Electronic International Standard Serial Number (EISSN)
1557-9956
abstract
This article considers memory errors in a Siamese Network (SN) through an extensive analysis and proposes two schemes (using a weight filter and a code) to provide efficient hardware solutions for error tolerance. Initially the impact of memory errors on the weights of the SN (stored as floating-point (FP) numbers) is analyzed; this shows that the degradation is mostly caused by outliers in weights. Two schemes are subsequently proposed. An analysis is pursued to establish the filter's bounds selection by the maximum/minimum values of the weight distributions, by which outliers can be removed from the operation of the SN. A code scheme for protecting the sign and exponent bits of each weight in an FP number, is also proposed; this code incurs in no memory overhead by utilizing the 4 least significant bits (LSB) to store parity bits.

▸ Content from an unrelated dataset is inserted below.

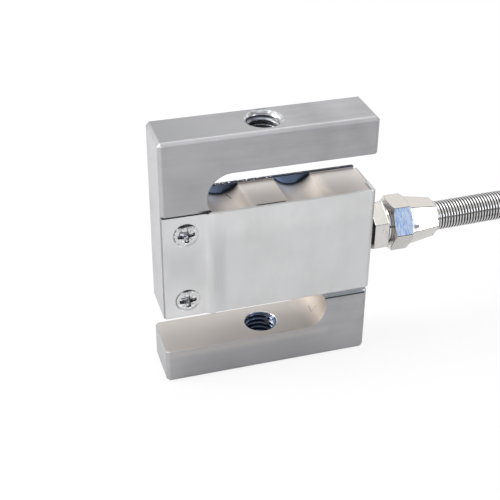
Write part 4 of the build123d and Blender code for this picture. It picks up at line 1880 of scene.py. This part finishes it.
@dataclass(frozen=True)
class Card:
    """A flat card beside the set that only shows in gloss, such as a dark flag or a pale screen."""

    name: str
    middle: Point
    width: float
    height: float
    colour: Colour
    strength: float
    aim: Point = (0.0, 0.0, 0.035)

    def build(self) -> bpy.types.Object:
        """Stand the card at its place, turned to the cell.

        Returns:
            The card.
        """
        mesh = flat_sheet(self.name, self.width, self.height)
        paint, nodes = new_material(self.name)
        glow = nodes.add("ShaderNodeEmission", {"Color": self.colour, "Strength": self.strength})
        nodes.add("ShaderNodeOutputMaterial", {"Surface": glow.outputs[0]})
        mesh.materials.append(paint)
        card = bpy.data.objects.new(self.name, mesh)
        card.location = self.middle
        look = Vector(self.aim) - Vector(self.middle)
        card.rotation_euler = look.to_track_quat("Z", "Y").to_euler()
        card.visible_camera = False
        card.visible_diffuse = False
        card.visible_shadow = False
        card.visible_transmission = False
        card.visible_volume_scatter = False
        bpy.context.scene.collection.objects.link(card)
        return card


@dataclass(frozen=True)
class Lamp:
    """A soft square lamp that looks at the cell."""

    name: str
    middle: Point
    size: float
    watts: float
    colour: Point = (1.0, 1.0, 1.0)
    aim: Point = (0.0, 0.0, 0.03)

    def build(self) -> bpy.types.Object:
        """Hang the lamp.

        Returns:
            The lamp.
        """
        data = bpy.data.lights.new(self.name, "AREA")
        data.size = self.size
        data.energy = self.watts
        data.color = self.colour
        lamp = bpy.data.objects.new(self.name, data)
        lamp.location = self.middle
        look = Vector(self.aim) - Vector(self.middle)
        lamp.rotation_euler = look.to_track_quat("-Z", "Y").to_euler()
        bpy.context.scene.collection.objects.link(lamp)
        return lamp


@dataclass
class Studio:
    """White sweep, soft lamps, gloss cards and the world."""

    floor_size: float = 6.0
    world_strength: float = 0.5
    floor_seen: float = 0.86
    floor_gloss: float = 0.25
    shadow_reach: float = 0.22
    floor_colour: Colour = (0.86, 0.85, 0.84, 1.0)
    backdrop: Colour = (1.0, 1.0, 1.0, 1.0)
    room_light: Colour = (0.93, 0.96, 1.0, 1.0)
    lamps: tuple[Lamp, ...] = (
        Lamp("left_lamp", (-0.75, 0.15, 0.35), 0.5, 7.6),
        Lamp("top_lamp", (0.1, 0.1, 0.8), 0.6, 3.2),
        Lamp("front_lamp", (0.58, -0.62, 0.31), 0.3, 1.6, (0.95, 0.97, 1.0)),
    )
    cards: tuple[Card, ...] = (
        Card("blue_screen", (0.308, -0.58, 0.325), 0.22, 0.2, (0.50, 0.64, 0.92, 1.0), 1.35),
        Card("dark_flag", (0.25, -0.8, 0.12), 1.4, 0.16, (0.0, 0.0, 0.0, 1.0), 0.0),
    )

    def world(self) -> None:
        """White for camera, transmission and gloss, dimmer for diffuse light."""
        world = bpy.data.worlds.new("studio")
        bpy.context.scene.world = world
        world.use_nodes = True
        world.node_tree.nodes.clear()
        nodes = Nodes(world.node_tree)
        path = nodes.add("ShaderNodeLightPath")
        seen = nodes.maths("MAXIMUM", path.outputs["Is Camera Ray"], path.outputs["Is Transmission Ray"])
        show = nodes.maths("MAXIMUM", seen, path.outputs["Is Glossy Ray"])
        room = {"Color": self.room_light, "Strength": self.world_strength}
        dim = nodes.add("ShaderNodeBackground", room)
        white = nodes.add("ShaderNodeBackground", {"Color": self.backdrop, "Strength": 1.0})
        mixed = nodes.add("ShaderNodeMixShader", {0: show, 1: dim.outputs[0], 2: white.outputs[0]})
        nodes.add("ShaderNodeOutputWorld", {"Surface": mixed.outputs[0]})

    def floor(self) -> bpy.types.Object:
        """A pale floor that keeps a faint shadow near the cell and fades to the backdrop's white.

        Returns:
            The floor.
        """
        paint, nodes = new_material("pale floor")
        path = nodes.add("ShaderNodeLightPath")
        distance = nodes.vector_maths("LENGTH", nodes.object_place())
        far = nodes.ramp(distance, self.shadow_reach, 2 * self.shadow_reach)
        faded = nodes.maths("MAXIMUM", far, self.floor_seen)
        seen = nodes.maths("MULTIPLY", path.outputs["Is Camera Ray"], faded)
        gloss = nodes.maths("MULTIPLY", path.outputs["Is Glossy Ray"], self.floor_gloss)
        share = nodes.maths("MAXIMUM", seen, gloss)
        matt = nodes.add("ShaderNodeBsdfDiffuse", {"Color": self.floor_colour})
        glow = nodes.add("ShaderNodeEmission", {"Color": self.backdrop, "Strength": 1.0})
        mixed = nodes.add("ShaderNodeMixShader", {0: share, 1: matt.outputs[0], 2: glow.outputs[0]})
        nodes.add("ShaderNodeOutputMaterial", {"Surface": mixed.outputs[0]})
        mesh = flat_sheet("floor", self.floor_size, self.floor_size)
        mesh.materials.append(paint)
        floor = bpy.data.objects.new("floor", mesh)
        bpy.context.scene.collection.objects.link(floor)
        return floor

    def build(self) -> None:
        """Set up the whole studio."""
        self.world()
        self.floor()
        for lamp in self.lamps:
            lamp.build()
        for card in self.cards:
            card.build()


def dress_solids() -> None:
    """Finishes of the CAD nodes that stay."""
    dress("s_body", BODY_METAL)
    dress("front_cover", COVER_METAL)
    dress("rear_cover", REAR_COVER_METAL)
    for level in ("upper", "lower"):
        for side in ("left", "right"):
            dress(f"strain_gauge_{level}_{side}", GAUGE_AMBER)
            dress(f"gauge_lead_{level}_{side}", COPPER_METAL)
    dress("terminal_board", BOARD_GREEN)
    for side in ("left", "right"):
        dress(f"trim_resistor_{side}", RESISTOR_BLACK)
    for side in ("front", "rear"):
        dress(f"{side}_cavity_seal", SILICONE_WHITE)
    for name, finish in WIRE_COLOURS.items():
        dress(f"inner_core_{name}", finish)
        dress(f"end_wire_{name}", finish)
    dress("end_wire_drain", TINNED_METAL)
    dress("end_sleeve", SLEEVE_SHRINK)
    for node in ("gland_washer", "cable_grommet"):
        dress(node, RUBBER_BLACK)
    for node in ("gland_body", "gland_nut", "clamp_ring"):
        dress(node, NICKEL_METAL)
    dress("cable_entry", JACKET_VINYL)
    for node in ("cable_tie_near", "cable_tie_far"):
        dress(node, TIE_NYLON)


@dataclass(frozen=True)
class CellPlan:
    """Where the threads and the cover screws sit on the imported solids, in millimetres."""

    upper_thread: tuple[float, float] = (55.2, 63.5)
    lower_thread: tuple[float, float] = (0.5, 8.8)
    mouth_high: float = 0.49
    front_y: float = -6.35
    rear_y: float = 6.35
    screw_x: float = -19.75
    upper_screw_z: float = 40.8
    lower_screw_z: float = 23.2

    def threads(self) -> list[LoadThread]:
        """The two load threads.

        Returns:
            The upper and the lower thread.
        """
        return [
            LoadThread("upper_load_thread", *self.upper_thread, THREAD_METAL, mouth_high=self.mouth_high),
            LoadThread("lower_load_thread", *self.lower_thread, BLUE_REFLECTION_THREAD_METAL),
        ]

    def screws(self) -> list[ScrewHead]:
        """The four cover screws.

        Returns:
            The screws, front ones first.
        """
        heights = (("upper", self.upper_screw_z), ("lower", self.lower_screw_z))
        faces = (("front", self.front_y, -1), ("rear", self.rear_y, 1))
        return [
            ScrewHead(f"{side}_cover_screw_{level}", (self.screw_x, face, height), turned)
            for side, face, turned in faces
            for level, height in heights
        ]


def main() -> None:
    """Build the camera, the cable, the pieces and the studio."""
    logging.basicConfig(level=logging.INFO, format="%(message)s")
    scene = bpy.context.scene
    scene.view_settings.view_transform = "Standard"
    PhotoCamera().make()
    cable = SignalCable()
    cable.build()
    HelixSpring().build(cable.mid_height)
    plan = CellPlan()
    for thread in plan.threads():
        thread.build()
    for screw in plan.screws():
        screw.build()
    dress_solids()
    Studio().build()


if __name__ == "__main__":
    main()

Simulation shows that the filter has a better performance for multi-bit errors correction (a reduction of 95.288% in changed predictions), while the code achieves superior results in single-bit errors correction (a reduction of 99.775% in changed predictions). The combined method that uses the two proposed schemes, retains their advantages, so adaptive to all scenarios; The ASIC-based FP designs of the SN using serial and hybrid implementations are also presented; these pipelined designs utilize a novel multi-layer perceptron (MLP) (as branch networks of the SN) that operates at a frequency of 681.2 MHz (at a 32nm technology node), so significantly higher than existing designs found in the technical literature. The proposed error-tolerant approaches also show advantages in overheads comparing with for example traditional error correction code (ECC). These error-tolerant MLP-based designs are well suited to hardware/power-constrained platforms.